Donald J. Trump was sworn-in today, as the 45th President of the United States. In vintage Trump fashion, the new president in his inaugural address spoke in blunt and direct terms to the nation, and the world.
Trump reiterated his central campaign themes and promises, specifically to return manufacturing and jobs to America; to protect U.S. borders; to strengthen the U.S. military; and to “unite the civilized world against Radical Islamic Terrorism, which we will eradicate completely from the face of the Earth.”
Notwithstanding, the new president’s most striking remarks were directed at the political establishment. In an unprecedented, and fearless manner, Trump poignantly stated that the government was serving and protecting the interests of people in government, and not the people of the country. In short, Trump “hammered” the establishment, as he did during his campaign. The self-serving posture of the establishment, as reflected in his speech, ends today.
Trump promised to stand for the “forgotten man and woman;” referring to middle-class, or everyday Americans, who have not benefited from the global vision of the establishment. Trump set forth a new vision – “America First.” He articulated a central economic principle, to wit: “Buy American and hire American.” He committed himself to the economic and security revitalization of the nation’s inner cities. Yet, most importantly, Trump stated that he was returning the government to its rightful owners – the people of the United States.
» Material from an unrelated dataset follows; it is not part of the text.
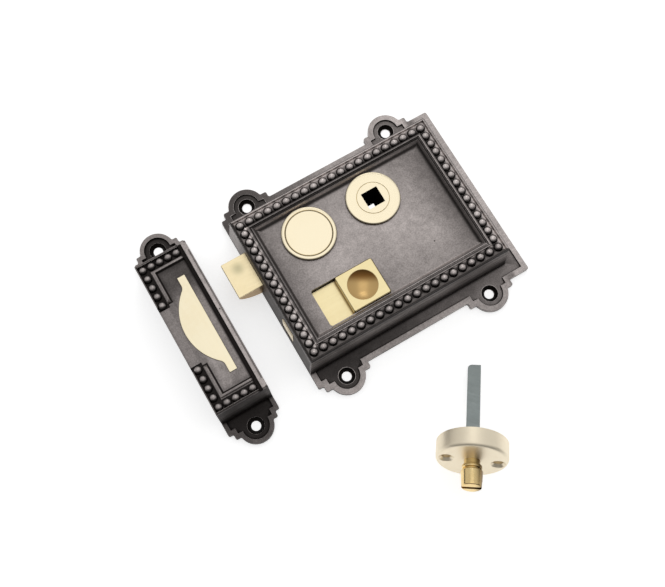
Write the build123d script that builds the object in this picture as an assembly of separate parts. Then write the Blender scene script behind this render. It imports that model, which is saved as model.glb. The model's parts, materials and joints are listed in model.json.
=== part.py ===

If anyone had any doubts about whether Trump would begin to temper his rhetoric or perspective on the political establishment, the new president vitiated any such thoughts with his inaugural remarks today. Trump means business; and he intends to end the self-serving corruption in Washington; and reconstitute, in the words of Abraham Lincoln, “government of the people, by the people, and for the people,” in this American era.
Donald Trump ran for the presidency to preserve national sovereignty, and to save the country from its impending economic demise, loss of military preeminence, and subordination as a superpower. His inaugural festivities were intentionally designed to be fairly short. Why? Trump is not a man of political rhetoric, but rather action; and he is in a hurry to get about the work of making America great again.